Using the property ${\tan ^{ - 1}}(\tan \theta ) = \theta $, we have
${\tan ^{ - 1}}\left( {\dfrac{x}{a}} \right) = \theta $…………………………………….$\left( 2 \right)$
Substituting $x = a\tan \theta $ in the equation $\left( 1 \right)$, we get ${\tan ^{ - 1}}\left( {\dfrac{{3{a^2}x - {x^3}}}{{{a^3} - 3a{x^2}}}} \right) = {\tan ^{ - 1}}\left( {\dfrac{{3{a^2}(a\tan \theta ) - {{(a\tan \theta )}^3}}}{{{a^3} - 3a{{(a\tan \theta )}^2}}}} \right)$
Expanding the terms in the numerator and denominator on the RHS,
\[ \Rightarrow {\tan ^{ - 1}}\left( {\dfrac{{3{a^2}x - {x^3}}}{{{a^3} - 3a{x^2}}}} \right) = {\tan ^{ - 1}}\left( {\dfrac{{3{a^3}\tan \theta - {a^3}{{\tan }^3}\theta }}{{{a^3} - 3{a^3}{{\tan }^2}\theta }}} \right)\]
Let us take ${a^3}$ common outside from the numerator and denominator on the RHS. Therefore, we get
\[ \Rightarrow {\tan ^{ - 1}}\left( {\dfrac{{3{a^2}x - {x^3}}}{{{a^3} - 3a{x^2}}}} \right) = {\tan ^{ - 1}}\left( {\dfrac{{{a^3}(3\tan \theta - {{\tan }^3}\theta )}}{{{a^3}(1 - 3{{\tan }^2}\theta )}}} \right)\]
Cancelling out ${a^3}$ from the numerator and denominator, we get
\[ \Rightarrow {\tan ^{ - 1}}\left( {\dfrac{{3{a^2}x - {x^3}}}{{{a^3} - 3a{x^2}}}} \right) = {\tan ^{ - 1}}\left( {\dfrac{{3\tan \theta - {{\tan }^3}\theta }}{{1 - 3{{\tan }^2}\theta }}} \right)\]

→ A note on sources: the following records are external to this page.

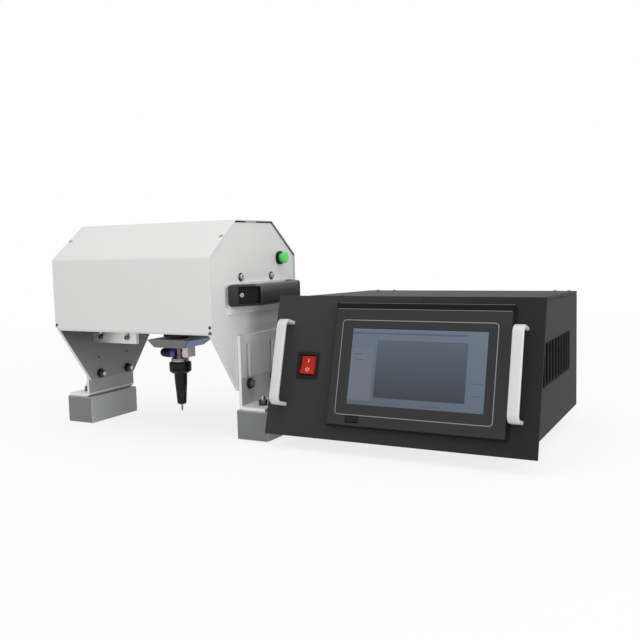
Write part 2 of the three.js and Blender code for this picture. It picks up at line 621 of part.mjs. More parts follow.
// Carriage: a saddle over the beam with the screw's nut behind and the pen's arm in front
function makeCarriage(group) {
  const c = carriage;
  const low = beamTop + touch;
  const top = low + c.roof;
  const left = pen.x - c.width / 2;
  const frontY = beam.front - touch - c.frontWall;
  const rearY = beamRear + touch;
  const roof = block([left, frontY, low], [c.width, rearY + c.rearWall - frontY, c.roof]);
  const frontWall = block([left, frontY, armBottom], [c.width, c.frontWall, top - armBottom]);
  const rearBottom = beamTop - c.rearLap;
  const rearWall = block([left, rearY, rearBottom], [c.width, c.rearWall, top - rearBottom]);
  const nutBore = xScrew.radius + touch;
  const nutHalf = nutBore + c.nutWall;
  const nutLeft = pen.x - c.nutWidth / 2;
  const nut = cut(
    block([nutLeft, rearY, xScrewZ - nutHalf], [c.nutWidth, xScrewY + nutHalf - rearY, 2 * nutHalf]),
    hole('x', [nutLeft, xScrewY, xScrewZ], nutBore, c.nutWidth),
  );
  const armFront = pen.y - arm.front;
  const penArm = block([pen.x - arm.width / 2, armFront, armBottom],
    [arm.width, frontY + c.frontWall - armFront, arm.height]);
  const bossBottom = trayBottom + tray.floor + touch;
  const boss = rodAlong('z', [pen.x, pen.y, bossBottom], pen.neckRadius, armBottom + touch - bossBottom);
  piece(group, 'x_carriage', joined(roof, frontWall, rearWall, nut, penArm, boss), 'aluminium');
}

// Tray: a sloped closed carrier with a seat for the carriage's boss, and the thin plate on its right side
function makeTray(group) {
  const left = pen.x - tray.offset;
  const right = left + tray.width;
  const frontY = pen.y - tray.front;
  const rearY = frontY + tray.depth;
  const carrier = hexahedron(
    rectangle(left, frontY, right, rearY, trayBottom),
    rectangle(left - tray.flareLeft, frontY - tray.flareFront, right + tray.flareRight, rearY + tray.flareRear,
      trayTop),
  );
  const seat = rodAlong('z', [pen.x, pen.y, trayBottom + tray.floor], pen.neckRadius + touch, tray.height);
  piece(group, 'carriage_tray', cut(carrier, seat), 'trayGrey');
  const guardLevel = (z, frontEdge, rearEdge) => {
    const x = right + tray.flareRight * (z - trayBottom) / tray.height + touch;
    return rectangle(x, frontEdge + guard.inset, x + guard.thickness, rearEdge - guard.inset, z);
  };
  piece(group, 'tray_side_guard', hexahedron(guardLevel(trayBottom + touch, frontY, rearY),
    guardLevel(trayTop, frontY - tray.flareFront, rearY + tray.flareRear)), 'bluePlate');
}

// Pen: stem and neck, collar, tapered body, pin and its return spring
function makePen(group) {
  const at = [pen.x, pen.y, 0];
  piece(group, 'pen_neck', turned([[0, neckBottom], [pen.neckRadius, neckBottom], [pen.neckRadius, neckTop],
    [pen.stemRadius, neckTop], [pen.stemRadius, stemTop], [0, stemTop]], 'z', at), 'steel');
  const collarRadius = collarBore + pen.collarWall;
  piece(group, 'pen_collar', turned([[collarBore, collarBottom],
    [collarRadius - pen.collarChamfer, collarBottom], [collarRadius, collarBottom + pen.collarChamfer],
    [collarRadius, bodyTop - pen.edge], [collarRadius - pen.edge, bodyTop], [collarBore, bodyTop],
    [collarBore, collarBottom]], 'z', at, 36), 'blackPlastic');
  piece(group, 'pen_body', turned([[pinBore, bodyBottom], [pen.tipRadius, bodyBottom],
    [pen.lowRadius, bodyBottom + pen.edge], [pen.midRadius, bodyBottom + pen.midRise],
    [pen.topRadius, collarBottom], [pen.topRadius, bodyTop], [pen.boreRadius, bodyTop],
    [pen.boreRadius, boreFloor], [pinBore, boreFloor], [pinBore, bodyBottom]], 'z', at, 36), 'blackPlastic');
  const tip = bodyBottom - pin.exposed;
  const headBottom = boreFloor + pin.headLift;
  const headRadius = pen.boreRadius - running;
  piece(group, 'marking_pin', turned([[0, tip], [pin.pointRadius, tip], [pin.radius, tip + pin.cone],
    [pin.radius, headBottom], [headRadius, headBottom], [headRadius, headBottom + pin.headHeight],
    [0, headBottom + pin.headHeight]], 'z', at, 20), 'steel');
}

// Return spring: one wire wound round the pin, from the bore's floor to the pin's head
function makePinSpring(group) {
  const low = boreFloor + touch + spring.wire;
  const rise = pin.headLift - 2 * (touch + spring.wire);
  const radius = pin.radius + spring.gap + spring.wire;
  class Helix extends THREE.Curve {
    getPoint(share, target = new THREE.Vector3()) {
      const angle = 2 * Math.PI * spring.turns * share;
      const [x, y] = [radius * Math.cos(angle), radius * Math.sin(angle)];
      return target.set(pen.x + x, pen.y + y, low + rise * share);
    }
  }
  const section = new THREE.Shape();
  section.absarc(0, 0, spring.wire, 0, 2 * Math.PI);
  const settings = { extrudePath: new Helix(), steps: 10 * spring.turns, curveSegments: 3 };
  piece(group, 'pin_spring', solid(new THREE.ExtrudeGeometry(section, settings)), 'steel');
}

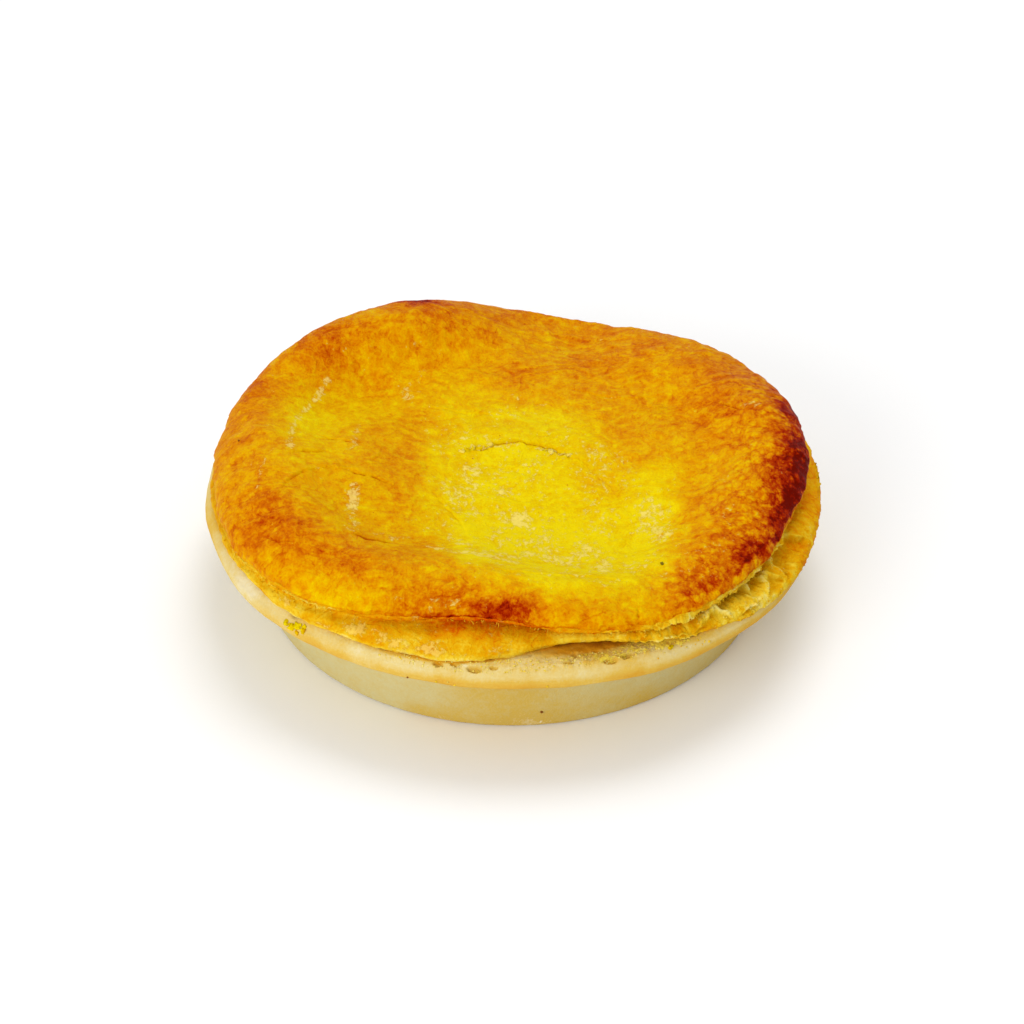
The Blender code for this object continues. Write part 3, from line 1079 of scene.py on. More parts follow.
@dataclass(frozen=True)
class Bake:
    """Where the upper leaf browned, dried and crumbled more or less than the rest of it, with painted glints
    among the dry marks, a painted sheen on the front roll and painted shade in the front groove under the
    lip.

    The border runs round the pale floor. Humps are (x, y, half width along x, half width along y,
    amount), swells are (angle, half width in degrees, amount), and streaks are (line, half width,
    amount), in millimetres on the plan and shares of the browning scale.
    """

    floor_border: Line = (
        (-17, 8), (-17.5, -8), (-16.5, -20), (-14.5, -30), (-11, -39), (-3, -44), (8, -46.8), (20, -46.2),
        (26, -42), (29.5, -34), (32, -26), (33, -14), (31, -6), (23, -1), (19, 5), (15, 12), (10, 18),
        (-2, 20), (-12, 18), (-17, 8),
    )
    browned_ring: Humps = (
        (-21, -4, 4, 17, 0.07), (-40, 8, 8, 13, -0.19), (-43, -10, 7, 7, -0.06), (-29, 14, 7, 6, -0.06),
        (-12, 22, 14, 6, -0.11), (1, 31, 4, 7, 0.12), (11, 32, 7, 5, 0.06), (-14, 45, 9, 5, 0.12),
        (-37, 33, 6, 7, 0.12), (-21, 50.5, 6, 3.4, 0.50), (20, 35, 10, 6, 0.10), (40, 12, 8, 14, 0.13),
        (31, -6, 6, 12, -0.03), (56, 9, 4.6, 14, 0.30), (52.5, -17, 4.4, 11, 0.40),
        (56.5, -8, 3.8, 12, 0.26), (43, -35, 5, 6.5, 0.20), (35, -44, 6, 4.5, 0.14),
        (37, -20, 5, 6, 0.09), (33, -43, 4, 3.5, 0.03), (-51, 20, 4, 12, 0.10), (-45, -28, 7, 9, 0.16),
        (-39, -20, 4, 5, -0.05), (-29, -22, 6, 8, -0.05), (-30, -37, 9, 4, 0.10), (-36, -49, 9, 5, -0.14),
        (-8, -49, 12, 3, 0.17), (-1, -51, 4, 2.4, 0.37), (12, -48, 6, 3.5, -0.04),
        (22, -48.5, 9, 5.5, -0.19),
    )
    browned_floor: Humps = (
        (18, -7, 7, 9, 0.13), (15, 5, 8, 5, 0.08), (0, 12, 14, 5, 0.05), (-14, -20, 3, 10, 0.09),
        (-9, 10, 5, 4, 0.04), (-12, -4, 4, 12, 0.07), (6, -24, 12, 8, -0.04), (27, -20, 4, 9, -0.03),
    )
    lip_browning: Swells = (
        (225, 25, -0.10), (300, 14, 0.06), (325, 12, 0.16), (345, 26, 0.16),
    )
    # Scorch and painted shade on the lip's underside in the front groove.
    underside_scorch_and_shade: Swells = ((264, 15, 0.46), (325, 22, 0.14))
    # Dry streaks, whose pale chips also stand in for painted glints.
    dry_and_sheen_streaks: Sequence[tuple[Line, float, float]] = (
        (
            ((-37.4, 25.5), (-38.4, 21.6), (-39.9, 16.7), (-41.2, 12.6), (-42.8, 5.7), (-42.6, -4.7)),
            0.9, 0.62,
        ),
        (((-30.3, 9), (-30.7, 0.5), (-31.2, -3)), 0.8, 0.50),
        (((-45.8, -6), (-47.6, -12), (-47.8, -18)), 0.7, 0.40),
        (((-30, -15), (-29.9, -21), (-29.5, -28)), 1.8, 0.62),
        (((-25, -27.5), (-22, -28.8), (-19, -27)), 1.1, 0.45),
        (((-16, -30), (-11, -32.5), (-5, -34), (1, -34.6)), 1.1, 0.45),
        (((-18, 31), (-22, 26), (-21, 21)), 1.4, 0.38),
        # A painted sheen haze along the front roll.
        (((-20, -47.6), (-16, -48.8), (-9, -48.6)), 1.2, 0.30),
        (((-2, 26), (1.5, 21), (6, 19)), 1.2, 0.38),
        (((47.4, 9.6), (49.2, 8)), 1.8, 0.50),
    )
    # Dry patches, whose pale chips also stand in for painted glints on blistered flakes.
    dry_and_glint_patches: Humps = (
        (1.3, -18.5, 3.4, 2.6, 0.60), (-8, -6, 4, 6, 0.20), (-10.5, -14, 3, 5, 0.20),
        (-1.2, -10.8, 2.4, 2.2, 0.42), (13, -28, 2.8, 3.4, 0.36), (4, -28, 11, 6, 0.30),
        (14, -36, 9, 5, 0.24), (27, -19, 3.5, 10, 0.36), (-13, 6, 4, 5, 0.25), (36, -33, 5, 6, 0.30),
        (42, -20, 6, 8, 0.22), (20, 3, 8, 4, 0.20),
    )
    crumbled_patches: Humps = (
        (50, 0, 9, 22, 0.7), (43, -30, 9, 14, 0.7), (30, -43, 8, 6, 0.5), (-48, -18, 8, 14, 0.3),
        (-6, -48, 14, 4, 0.4),
    )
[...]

Now, on the RHS, we will use the identity $\tan 3\theta = \dfrac{{3\tan \theta - {{\tan }^3}\theta }}{{1 - 3{{\tan }^2}\theta }}$. Thus, we get
\[{\tan ^{ - 1}}\left( {\dfrac{{3{a^2}x - {x^3}}}{{{a^3} - 3a{x^2}}}} \right) = {\tan ^{ - 1}}\left( {\tan 3\theta } \right)\]……………………………$\left( 3 \right)$
We will use the property ${\tan ^{ - 1}}(\tan \theta ) = \theta $ in equation $\left( 3 \right)$. Therefore,
\[{\tan ^{ - 1}}\left( {\dfrac{{3{a^2}x - {x^3}}}{{{a^3} - 3a{x^2}}}} \right) = {\tan ^{ - 1}}\left( {\tan 3\theta } \right) = 3\theta \] ……………………………$\left( 4 \right)$
Now, we will use equation $\left( 2 \right)$ in equation $\left( 4 \right)$ and finally, we get the simplest form the function as \[{\tan ^{ - 1}}\left( {\dfrac{{3{a^2}x - {x^3}}}{{{a^3} - 3a{x^2}}}} \right) = 3{\tan ^{ - 1}}\left( {\dfrac{x}{a}} \right)\]

Note:
We have used a substitution $x = a\tan \theta $, where $a$ is a constant. If the function was\[{\tan ^{ - 1}}\left( {\dfrac{{3x - {x^3}}}{{1 - 3{x^2}}}} \right)\], where $a = 1$, then the substitution would simply be $x = \tan \theta $. We have used a substitution in terms of $'\tan '$ since the outer function is ${\tan ^{ - 1}}$ also $\tan $ and ${\tan ^{ - 1}}$ are inverse functions.
We use trigonometric identities only in equations where the trigonometric function is present.